Goal: Repeat all of the material exactly as given.

┌─ Source excerpt

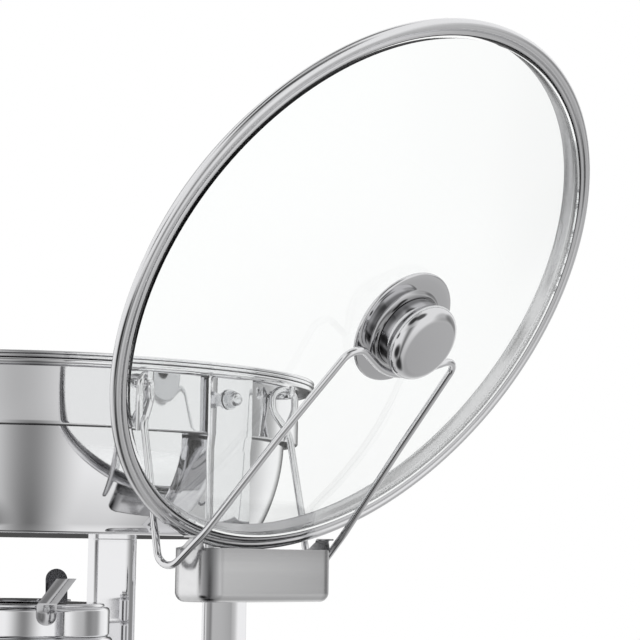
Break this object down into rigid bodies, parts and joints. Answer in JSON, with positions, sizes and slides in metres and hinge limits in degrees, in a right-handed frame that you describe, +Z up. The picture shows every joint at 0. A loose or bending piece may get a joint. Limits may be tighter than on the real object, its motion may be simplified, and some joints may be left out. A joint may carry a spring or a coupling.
{
  "type": "chafing dish",
  "caption": "Round chafing dish: stacked food and water pans in a ring stand on strip legs, fuel burner below, glass lid parked in a wire holder over a drip tray.",
  "frame": {"origin": "on the table, on the stand's vertical axis", "axes": "+Z up from the table; +X from the stand's axis towards the lid holder; Y across the holder"},
  "size_m": [0.5323, 0.344, 0.3729],
  "materials": {
    "polished_steel": "mirror polished",
    "brushed_steel": "brushed satin",
    "chromed_wire": "bright chromed",
    "tempered_glass": "clear",
    "zinc_fastener": "bright zinc",
    "dark_silicone": "matt"
  },
  "bodies": {
    "stand": {"frame_band": "polished_steel", "front_leg": "polished_steel", "left_leg": "polished_steel", "right_leg": "polished_steel", "leg_bolts": "zinc_fastener", "leg_washers": "zinc_fastener", "leg_nuts": "zinc_fastener", "foot_glides": "dark_silicone", "holder_hooks": "chromed_wire", "fuel_shelf": "brushed_steel", "front_arm": "brushed_steel", "left_arm": "brushed_steel", "right_arm": "brushed_steel", "shelf_rivets": "zinc_fastener", "arm_screws": "zinc_fastener"},
    "water_pan": {"water_pan": "polished_steel"},
    "food_pan": {"food_pan": "polished_steel"},
    "holder": {"holder_wire": "chromed_wire"},
    "tray": {"drip_tray": "brushed_steel"},
    "lid": {"lid_rim": "polished_steel", "lid_glass": "tempered_glass", "knob_flange": "polished_steel", "knob_body": "polished_steel", "knob_washer": "dark_silicone", "knob_screw": "zinc_fastener"},
    "burner": {"fuel_cup": "polished_steel"},
    "cover": {"burner_cover": "polished_steel", "cover_clip": "brushed_steel", "damper_rivet": "zinc_fastener"},
    "damper": {"damper_disc": "brushed_steel"}
  },
  "joints": [
    {"name": "water_pan_lift", "type": "slide", "parent": "stand", "child": "water_pan", "axis": [0, 0, 1], "range_m": [0, 0.09]},
    {"name": "food_pan_lift", "type": "slide", "parent": "water_pan", "child": "food_pan", "axis": [0, 0, 1], "range_m": [0, 0.07]},
    {"name": "holder_swing", "type": "hinge", "parent": "stand", "child": "holder", "pos_m": [0.161, 0, 0.2015], "axis": [0, -1, 0], "range_deg": [0, 12]},
    {"name": "tray_lift", "type": "slide", "parent": "holder", "child": "tray", "axis": [0.5592, 0, 0.829], "range_m": [0, 0.03]},
    {"name": "lid_lift", "type": "slide", "parent": "tray", "child": "lid", "axis": [0.5592, 0, 0.829], "range_m": [0, 0.1]},
    {"name": "burner_lift", "type": "slide", "parent": "stand", "child": "burner", "axis": [0, 0, 1], "range_m": [0, 0.01]},
    {"name": "cover_lift", "type": "slide", "parent": "burner", "child": "cover", "axis": [0, 0, 1], "range_m": [0, 0.008]},
    {"name": "damper_swing", "type": "hinge", "parent": "cover", "child": "damper", "pos_m": [0.03549, -0.01617, 0.0815], "axis": [0, 0, 1], "range_deg": [0, 100]}
  ]
}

└─

Output for this task:
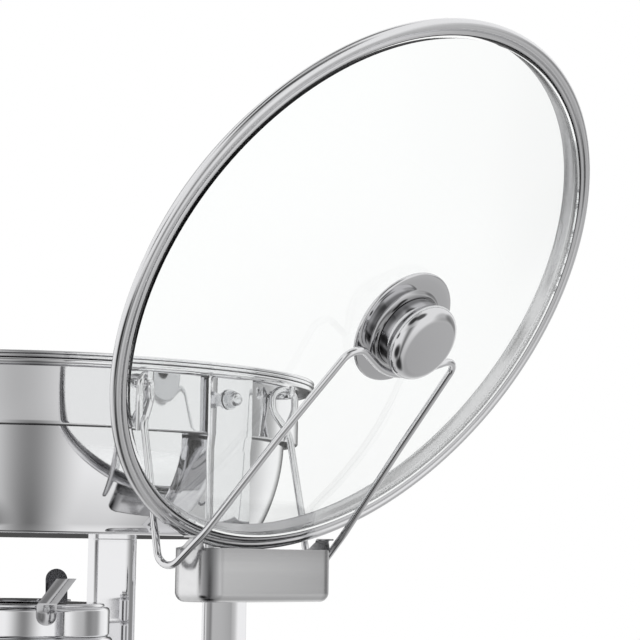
Break this object down into rigid bodies, parts and joints. Answer in JSON, with positions, sizes and slides in metres and hinge limits in degrees, in a right-handed frame that you describe, +Z up. The picture shows every joint at 0. A loose or bending piece may get a joint. Limits may be tighter than on the real object, its motion may be simplified, and some joints may be left out. A joint may carry a spring or a coupling.
{
  "type": "chafing dish",
  "caption": "Round chafing dish: stacked food and water pans in a ring stand on strip legs, fuel burner below, glass lid parked in a wire holder over a drip tray.",
  "frame": {"origin": "on the table, on the stand's vertical axis", "axes": "+Z up from the table; +X from the stand's axis towards the lid holder; Y across the holder"},
  "size_m": [0.5323, 0.344, 0.3729],
  "materials": {
    "polished_steel": "mirror polished",
    "brushed_steel": "brushed satin",
    "chromed_wire": "bright chromed",
    "tempered_glass": "clear",
    "zinc_fastener": "bright zinc",
    "dark_silicone": "matt"
  },
  "bodies": {
    "stand": {"frame_band": "polished_steel", "front_leg": "polished_steel", "left_leg": "polished_steel", "right_leg": "polished_steel", "leg_bolts": "zinc_fastener", "leg_washers": "zinc_fastener", "leg_nuts": "zinc_fastener", "foot_glides": "dark_silicone", "holder_hooks": "chromed_wire", "fuel_shelf": "brushed_steel", "front_arm": "brushed_steel", "left_arm": "brushed_steel", "right_arm": "brushed_steel", "shelf_rivets": "zinc_fastener", "arm_screws": "zinc_fastener"},
    "water_pan": {"water_pan": "polished_steel"},
    "food_pan": {"food_pan": "polished_steel"},
    "holder": {"holder_wire": "chromed_wire"},
    "tray": {"drip_tray": "brushed_steel"},
    "lid": {"lid_rim": "polished_steel", "lid_glass": "tempered_glass", "knob_flange": "polished_steel", "knob_body": "polished_steel", "knob_washer": "dark_silicone", "knob_screw": "zinc_fastener"},
    "burner": {"fuel_cup": "polished_steel"},
    "cover": {"burner_cover": "polished_steel", "cover_clip": "brushed_steel", "damper_rivet": "zinc_fastener"},
    "damper": {"damper_disc": "brushed_steel"}
  },
  "joints": [
    {"name": "water_pan_lift", "type": "slide", "parent": "stand", "child": "water_pan", "axis": [0, 0, 1], "range_m": [0, 0.09]},
    {"name": "food_pan_lift", "type": "slide", "parent": "water_pan", "child": "food_pan", "axis": [0, 0, 1], "range_m": [0, 0.07]},
    {"name": "holder_swing", "type": "hinge", "parent": "stand", "child": "holder", "pos_m": [0.161, 0, 0.2015], "axis": [0, -1, 0], "range_deg": [0, 12]},
    {"name": "tray_lift", "type": "slide", "parent": "holder", "child": "tray", "axis": [0.5592, 0, 0.829], "range_m": [0, 0.03]},
    {"name": "lid_lift", "type": "slide", "parent": "tray", "child": "lid", "axis": [0.5592, 0, 0.829], "range_m": [0, 0.1]},
    {"name": "burner_lift", "type": "slide", "parent": "stand", "child": "burner", "axis": [0, 0, 1], "range_m": [0, 0.01]},
    {"name": "cover_lift", "type": "slide", "parent": "burner", "child": "cover", "axis": [0, 0, 1], "range_m": [0, 0.008]},
    {"name": "damper_swing", "type": "hinge", "parent": "cover", "child": "damper", "pos_m": [0.03549, -0.01617, 0.0815], "axis": [0, 0, 1], "range_deg": [0, 100]}
  ]
}